DIRECTIVE
From the line with "Recreate this object as parametric FreeCAD" to the line with "entrance_width = 512.0", both lines included, set down exactly those lines, please, and no others.

EXERCISE INPUT
START
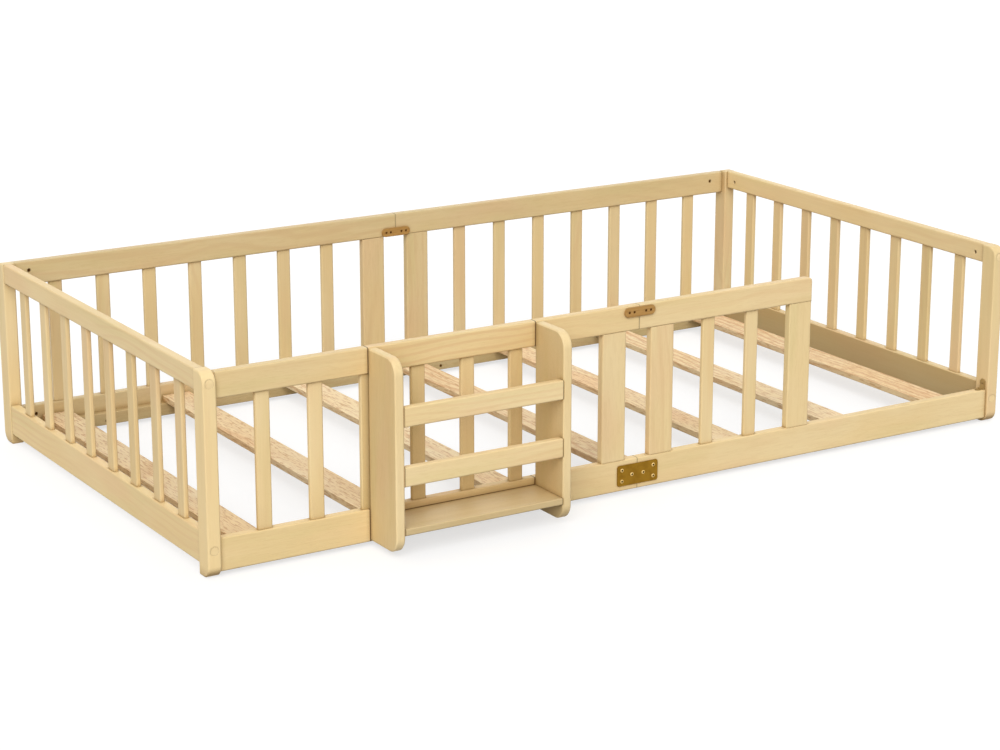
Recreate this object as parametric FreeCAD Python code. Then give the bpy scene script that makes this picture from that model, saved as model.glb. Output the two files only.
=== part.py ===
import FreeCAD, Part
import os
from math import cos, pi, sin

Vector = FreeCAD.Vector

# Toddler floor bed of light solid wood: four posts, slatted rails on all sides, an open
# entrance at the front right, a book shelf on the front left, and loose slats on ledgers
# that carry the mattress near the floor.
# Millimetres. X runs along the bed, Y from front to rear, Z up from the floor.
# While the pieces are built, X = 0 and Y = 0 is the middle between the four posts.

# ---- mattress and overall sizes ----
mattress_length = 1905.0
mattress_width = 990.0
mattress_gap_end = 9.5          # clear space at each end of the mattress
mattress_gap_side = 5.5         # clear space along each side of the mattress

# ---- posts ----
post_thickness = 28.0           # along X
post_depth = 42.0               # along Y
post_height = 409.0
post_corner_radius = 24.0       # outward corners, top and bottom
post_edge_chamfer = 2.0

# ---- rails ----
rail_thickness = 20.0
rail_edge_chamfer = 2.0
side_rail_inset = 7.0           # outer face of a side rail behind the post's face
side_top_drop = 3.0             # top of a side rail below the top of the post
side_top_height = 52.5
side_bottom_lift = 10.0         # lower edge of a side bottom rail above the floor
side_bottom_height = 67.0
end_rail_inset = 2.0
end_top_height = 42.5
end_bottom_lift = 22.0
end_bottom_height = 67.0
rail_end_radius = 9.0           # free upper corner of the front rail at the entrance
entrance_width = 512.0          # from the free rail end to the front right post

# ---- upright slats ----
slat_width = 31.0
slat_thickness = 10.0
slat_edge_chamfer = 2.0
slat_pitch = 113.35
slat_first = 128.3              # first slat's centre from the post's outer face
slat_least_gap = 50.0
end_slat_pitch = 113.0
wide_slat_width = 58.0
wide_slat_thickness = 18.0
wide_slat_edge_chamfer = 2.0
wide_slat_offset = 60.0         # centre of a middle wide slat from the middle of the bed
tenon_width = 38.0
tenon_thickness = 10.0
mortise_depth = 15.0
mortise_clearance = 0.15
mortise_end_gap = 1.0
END
START
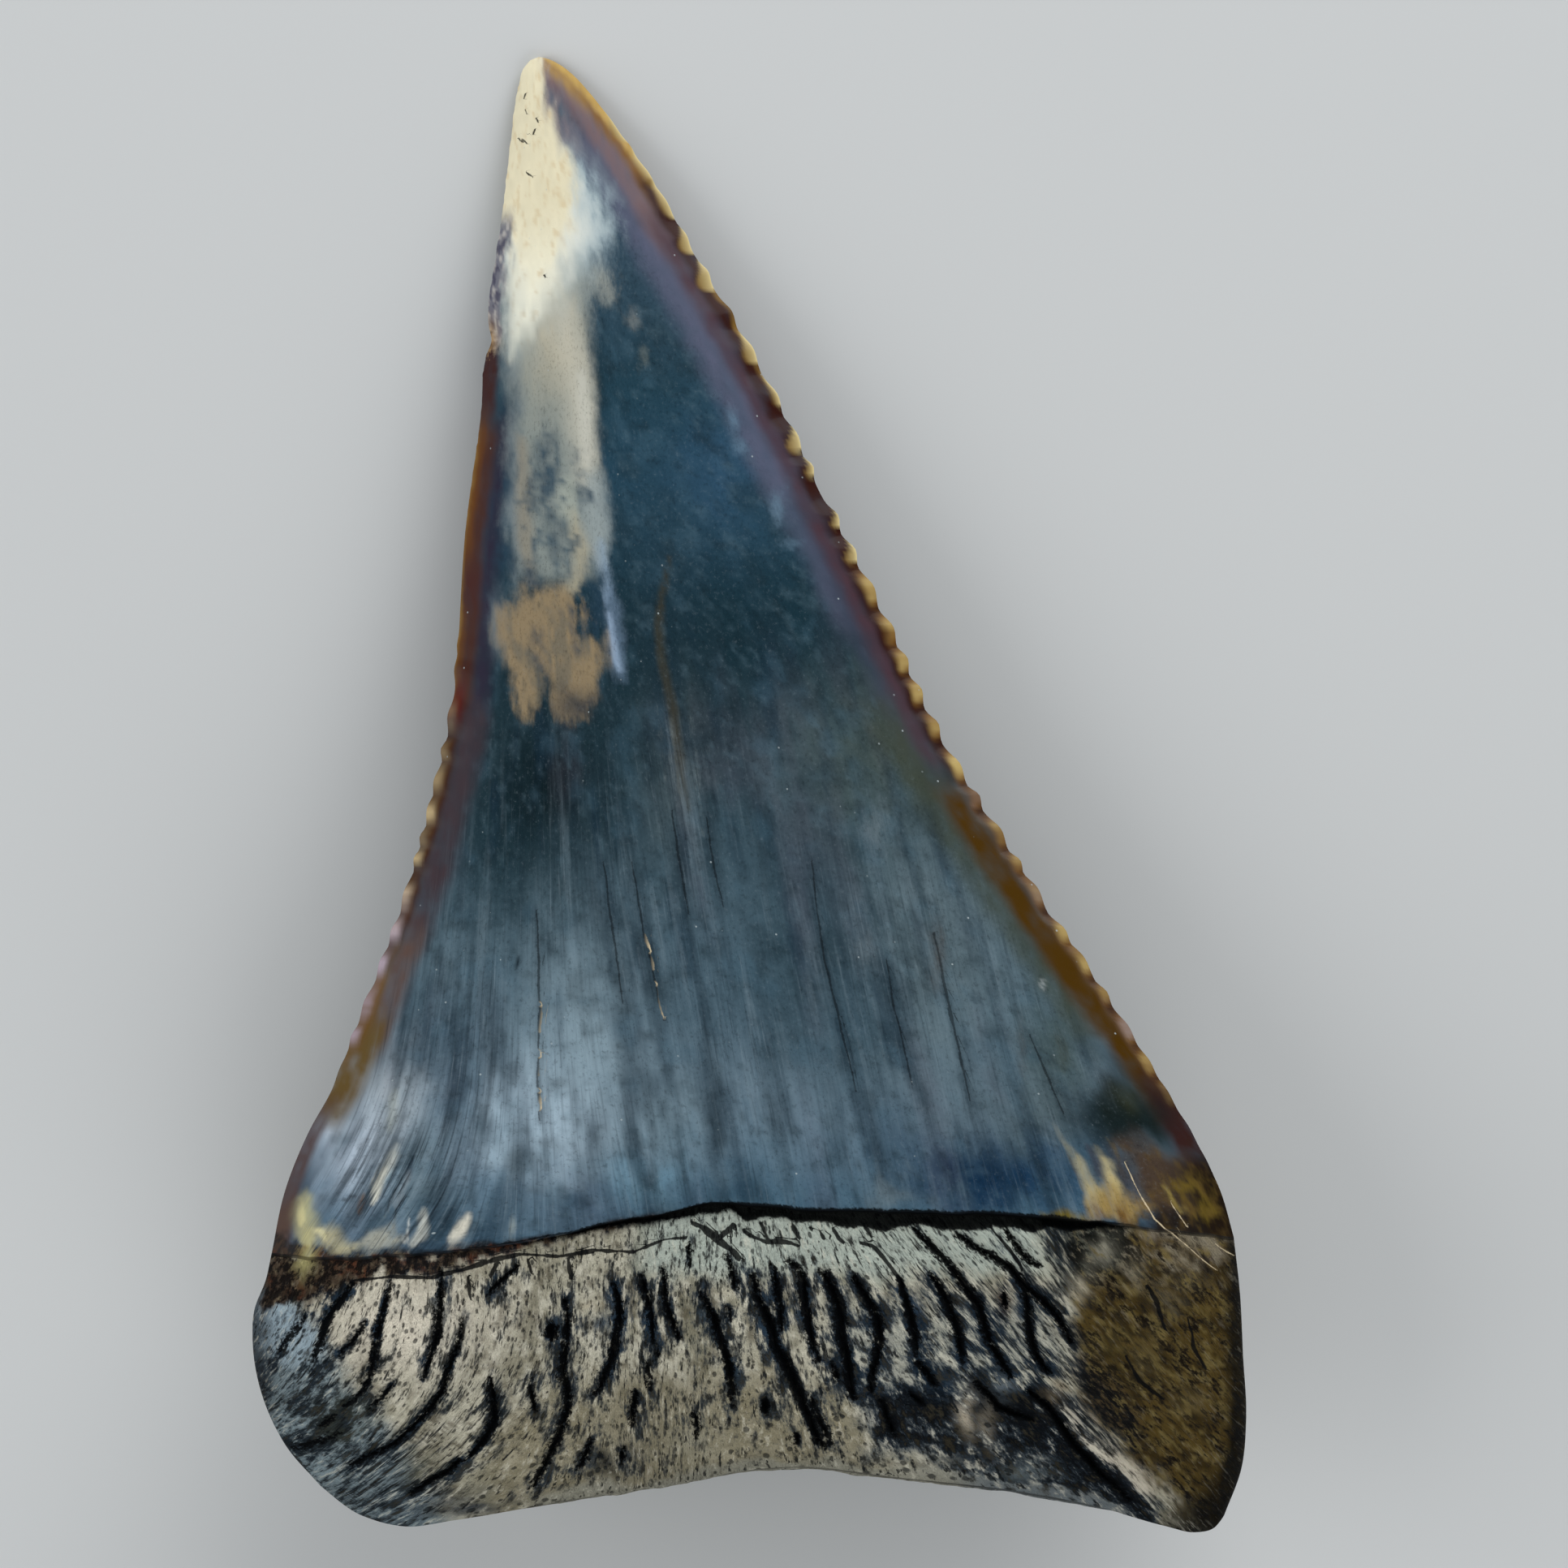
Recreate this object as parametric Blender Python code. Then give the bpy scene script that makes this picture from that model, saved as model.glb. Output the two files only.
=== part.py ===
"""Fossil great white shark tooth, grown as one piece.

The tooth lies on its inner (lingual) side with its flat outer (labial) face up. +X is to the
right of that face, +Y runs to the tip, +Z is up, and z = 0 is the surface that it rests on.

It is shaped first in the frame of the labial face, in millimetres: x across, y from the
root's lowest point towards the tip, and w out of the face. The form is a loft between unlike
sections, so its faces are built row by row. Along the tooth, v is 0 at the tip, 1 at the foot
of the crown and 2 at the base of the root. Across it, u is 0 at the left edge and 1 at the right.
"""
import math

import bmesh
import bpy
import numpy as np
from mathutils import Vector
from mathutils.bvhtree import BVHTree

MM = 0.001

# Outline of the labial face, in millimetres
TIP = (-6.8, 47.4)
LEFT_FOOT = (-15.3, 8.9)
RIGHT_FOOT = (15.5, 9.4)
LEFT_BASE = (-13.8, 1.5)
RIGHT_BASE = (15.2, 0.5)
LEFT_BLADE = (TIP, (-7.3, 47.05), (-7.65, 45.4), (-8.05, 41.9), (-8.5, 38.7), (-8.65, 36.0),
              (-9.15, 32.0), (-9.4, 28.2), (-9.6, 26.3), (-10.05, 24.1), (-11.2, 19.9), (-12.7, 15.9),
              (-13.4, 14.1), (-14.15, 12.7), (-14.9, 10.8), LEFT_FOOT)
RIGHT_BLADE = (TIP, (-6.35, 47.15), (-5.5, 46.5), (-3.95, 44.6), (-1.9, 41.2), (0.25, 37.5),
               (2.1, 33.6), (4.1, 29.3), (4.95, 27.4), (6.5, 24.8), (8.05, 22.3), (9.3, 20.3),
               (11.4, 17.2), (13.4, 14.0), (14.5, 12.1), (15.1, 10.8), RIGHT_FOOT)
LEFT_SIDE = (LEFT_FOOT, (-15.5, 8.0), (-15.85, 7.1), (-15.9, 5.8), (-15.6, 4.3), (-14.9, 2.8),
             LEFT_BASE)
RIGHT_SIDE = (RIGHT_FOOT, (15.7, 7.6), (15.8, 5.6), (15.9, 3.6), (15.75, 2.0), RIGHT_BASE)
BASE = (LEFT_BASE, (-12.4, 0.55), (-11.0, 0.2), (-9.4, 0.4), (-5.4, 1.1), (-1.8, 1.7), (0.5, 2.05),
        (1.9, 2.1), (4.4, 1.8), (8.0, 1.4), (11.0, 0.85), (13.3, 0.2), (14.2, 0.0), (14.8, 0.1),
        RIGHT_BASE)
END
START
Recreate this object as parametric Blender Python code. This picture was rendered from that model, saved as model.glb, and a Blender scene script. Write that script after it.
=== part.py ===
END
EXPECTED ANSWER
Recreate this object as parametric FreeCAD Python code. Then give the bpy scene script that makes this picture from that model, saved as model.glb. Output the two files only.
=== part.py ===
import FreeCAD, Part
import os
from math import cos, pi, sin

Vector = FreeCAD.Vector

# Toddler floor bed of light solid wood: four posts, slatted rails on all sides, an open
# entrance at the front right, a book shelf on the front left, and loose slats on ledgers
# that carry the mattress near the floor.
# Millimetres. X runs along the bed, Y from front to rear, Z up from the floor.
# While the pieces are built, X = 0 and Y = 0 is the middle between the four posts.

# ---- mattress and overall sizes ----
mattress_length = 1905.0
mattress_width = 990.0
mattress_gap_end = 9.5          # clear space at each end of the mattress
mattress_gap_side = 5.5         # clear space along each side of the mattress

# ---- posts ----
post_thickness = 28.0           # along X
post_depth = 42.0               # along Y
post_height = 409.0
post_corner_radius = 24.0       # outward corners, top and bottom
post_edge_chamfer = 2.0

# ---- rails ----
rail_thickness = 20.0
rail_edge_chamfer = 2.0
side_rail_inset = 7.0           # outer face of a side rail behind the post's face
side_top_drop = 3.0             # top of a side rail below the top of the post
side_top_height = 52.5
side_bottom_lift = 10.0         # lower edge of a side bottom rail above the floor
side_bottom_height = 67.0
end_rail_inset = 2.0
end_top_height = 42.5
end_bottom_lift = 22.0
end_bottom_height = 67.0
rail_end_radius = 9.0           # free upper corner of the front rail at the entrance
entrance_width = 512.0          # from the free rail end to the front right post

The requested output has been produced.